Jay Keasling, a leading authority and pioneer on synthetic biology who has engineered microbial "factories" to manufacture an affordable version of a frontline antimalarial drug and biofuel substitutes for gasoline, diesel and jet fuel, has won a 2012 Heinz Award, which is presented by the Heinz Family Foundation and carries with it a cash prize of $250,000.
Among his multiple titles, Keasling is the Associate Laboratory Director for Biosciences at the U.S. Department of Energy's Lawrence Berkeley National Laboratory (Berkeley Lab), CEO for DOE's Joint BioEnergy Institute (JBEI), the Hubbard Howe Jr. Distinguished Professor of Biochemical Engineering at the University of California (UC) Berkeley, and director of the Synthetic Biology Engineering Research Center (SynBERC).
"Dr. Keasling is a pioneer in a field few people even know exists but that has profound implications for the future of medicine, chemistry and energy, and for the future of our planet," said Teresa Heinz, who chairs the Heinz Family Foundation, in announcing the award. "Dr. Keasling's research is revealing how we can use natural systems to produce cheaper, more environmentally-friendly compounds for everything from anti-malarial drugs to biofuels. His work, and the deep human compassion that drives it, is proof that we really can invent our way to a more sustainable future."

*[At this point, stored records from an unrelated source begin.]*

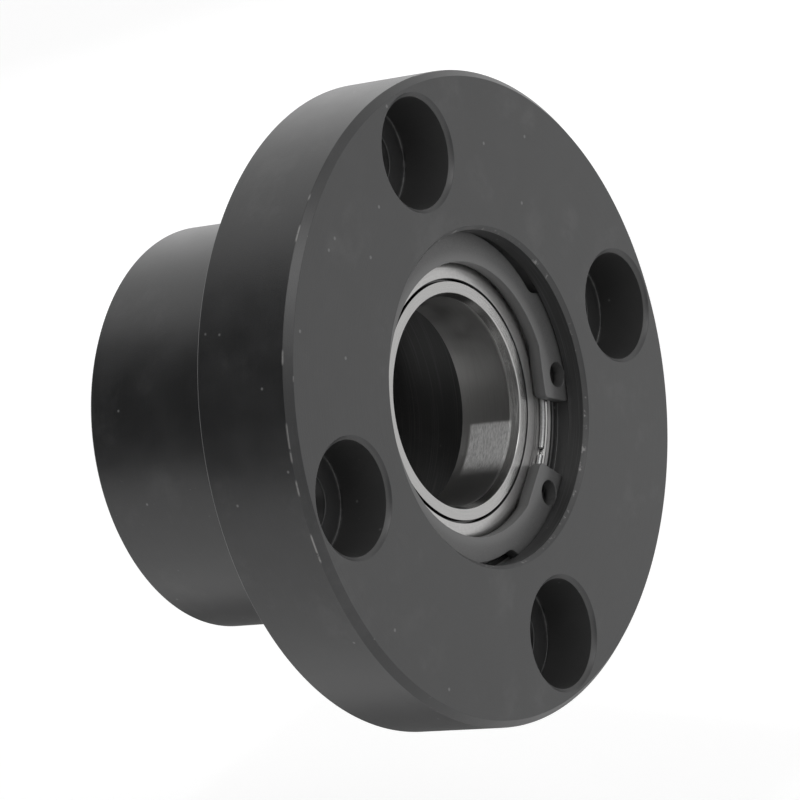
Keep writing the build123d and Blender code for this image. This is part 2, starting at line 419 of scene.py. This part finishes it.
# Pale specks and smears on the flange's face, each at its x and z.
face_specks = (
    (-12.05, 16.46), (-13.06, 15.97), (-18.68, 12.22), (-14.83, 8.78), (-18.59, -9.77), (-14.81, -16.01),
    (7.91, 16.49), (13.08, 15.25), (10.35, 11.06), (-1.99, 22.6), (-6.24, 16.67), (-8.84, 13.89),
)
face_smears = ((14.43, 6.7), (15.85, 7.9), (14.18, 16.31))
dark_oxide = (0.0095, 0.0097, 0.0102, 1)
light_oxide = (0.0185, 0.0187, 0.0195, 1)
bare_steel = (0.22, 0.218, 0.216, 1)
dust = grey(0.16)
oxide, oxide_shader, oxide_place = finish("black_oxide", ior=1.6)
height, radius = axis_distance(oxide_place)
x, _, z = split(oxide_place)
clock = angle_about(0 - x, z)
from_screw = screw_hole_distance(oxide_place)
grain = noise(oxide_place, 9.0, 3.0, 0.6)
cloud = noise(oxide_place, 0.35, 3.0, 0.55)
bruise = noise(oxide_place, 0.45, 5.0, 0.65)
marks = turning_marks(oxide_place, height, radius, 0.09, 0.12)

# Where the place lies: in the recess, in its groove, in a screw hole or on a counterbore's floor.
in_recess = 1 - radius.between(seat_radius + 0.09, seat_radius + 0.39)
in_groove = radius.within(12.3, 12.4, 12.8, 13.0) * height.within(-7.6, -7.2, 16.2, 16.6)
in_hole = 1 - from_screw.between(counterbore_radius + 0.05, counterbore_radius + 0.25)
behind = height.between(-0.5, -0.2)
inside = in_recess.math("MAXIMUM", in_recess, in_hole - behind)
on_floor = in_hole * (1 - abs(height - counterbore_floor).between(0.08, 0.25))
rim_edge = abs(radius - flange_radius) + abs(height - (flange_front + flange_chamfer))
face_edge = abs(radius - (flange_radius - flange_chamfer)) + abs(height - flange_front)
recess_edge = abs(radius - (seat_radius + 0.1)) + abs(height - (flange_front + 0.2))
floor_edge = abs(from_screw - counterbore_radius) + abs(height - counterbore_floor)

# Bright wear: the rim is rubbed at its nicks and, away from them, where noise says so.
rubbed = noise(oxide_place, 0.22, 6.0, 0.6).between(0.56, 0.6) * abs(clock - 25).between(45, 55)
for start, end in rim_nicks:
    rubbed = rubbed + clock.within(start - nick_blur, start + nick_blur, end - nick_blur, end + nick_blur)
worn = (1 - rim_edge.between(0.03, 0.12)) * rubbed * noise(oxide_place, 1.2, 3.0, 0.7).between(0.3, 0.45)
scuffed = (1 - face_edge.between(0.03, 0.1)) * noise(oxide_place, 0.5, 5.0, 0.65).between(0.62, 0.66)
chipped = (1 - recess_edge.between(0.08, 0.3)) * noise(oxide_place, 1.6, 5.0, 0.7).between(0.57, 0.64)
bright = worn.math("MAXIMUM", worn, scuffed * 0.5)
bright = bright.math("MAXIMUM", bright, chipped * 0.9)

# Pale dust and dirt: specks from cells everywhere but on the face, and set specks and smears on the face.
speck_cells = oxide_place.node("TexVoronoi", {}, {"Vector": oxide_place, "Scale": 0.55})
speck = (1 - speck_cells.between(0.02, 0.08)) * noise(oxide_place, 0.5, 1.0, 0.5).between(0.46, 0.52)
speck = speck * height.between(flange_front + 0.01, flange_front + 0.2)
nearest = nearest_mark(oxide_place, face_specks)
speck = speck.math("MAXIMUM", speck, (1 - nearest.between(0.06, 0.17)) * (0.4 + grain * 0.8))
smear = (1 - nearest_mark(oxide_place, face_smears).between(0.2, 1.5)) * bruise.between(0.4, 0.65)
smudge = noise(oxide_place, 0.16, 6.0, 0.65).between(0.52, 0.72) * (1 - inside)
scratch = noise(oxide_place, 2.4, 3.0, 0.7, (1, 0.35, 1)).between(0.68, 0.76) * in_hole
burr = (1 - floor_edge.between(0.1, 0.22)) * bruise.between(0.4, 0.6)
streak = in_recess * marks.between(0.5, 0.72)

# The coating: the groove is painted greyer than elsewhere, a painted light in its shade, palest at its low
# side and less so at the circlip's gap.
in_gap = clock.within(-166, -158, -132, -126)
low_side = clock.within(-100, -92, -60, -50)
# Painted light on the groove's shaded floor: grey, paler at the low side.
painted_groove_light = low_side.mix(grey(0.13), grey(0.4))
coating = (cloud * 0.6 + grain * 0.25 + marks * 0.15).between(0.3, 0.8).mix(dark_oxide, light_oxide)
# Hollows are painted paler than the face, a painted lift of the shade in them: less so in the recess and
# least on the counterbore floors.
coating = (inside - in_recess * 0.45 - on_floor * 0.6).mix(coating, grey(0.04))
coating = (in_groove * (0.7 - in_gap * 0.4)).mix(coating, painted_groove_light)
coating = (smudge * 0.1 + smear * 0.12).mix(coating, dust)
coating = (speck * 0.8 + burr * 0.5 + streak * 0.25 + scratch * 0.35).mix(coating, dust)
relief = grain * 0.6 + marks * 0.5 - bright
feed(oxide_shader,
     base_color=bright.mix(coating, bare_steel),
     metallic=bright,
     roughness=0.3 + cloud * 0.08 + grain * 0.05 + marks * 0.03 + inside * 0.12,
     normal=oxide_place.node("Bump", {}, {"Height": relief, "Distance": 0.00002, "Strength": 0.5}))
housing.data.materials.append(oxide)

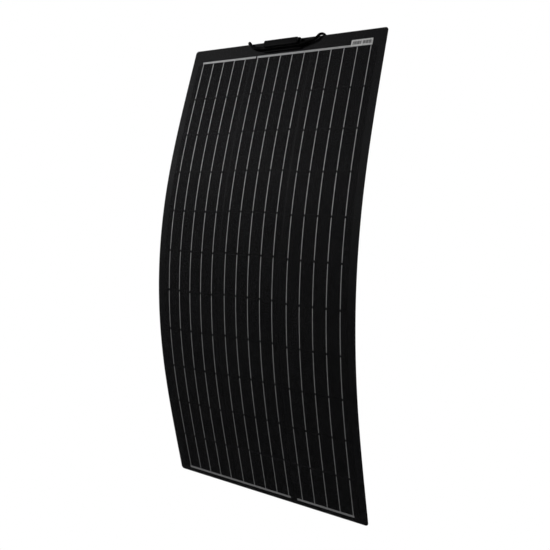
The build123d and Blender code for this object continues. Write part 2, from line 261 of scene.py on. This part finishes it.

This year marks the 18th annual presentation of the Heinz Awards which are intended to honor outstanding individuals who have made significant contributions in five areas: Arts and Humanities; Environment; Human Condition; Public Policy; and Technology, the Economy and Employment. The awards were established by Teresa Heinz in 1993 to honor the memory of her late husband, U.S. Senator John Heinz. In addition to the monetary award, recipients are presented with a medallion. The 2012 Heinz Awards will be presented at a ceremony in Pittsburgh, Pennsylvania on October 11.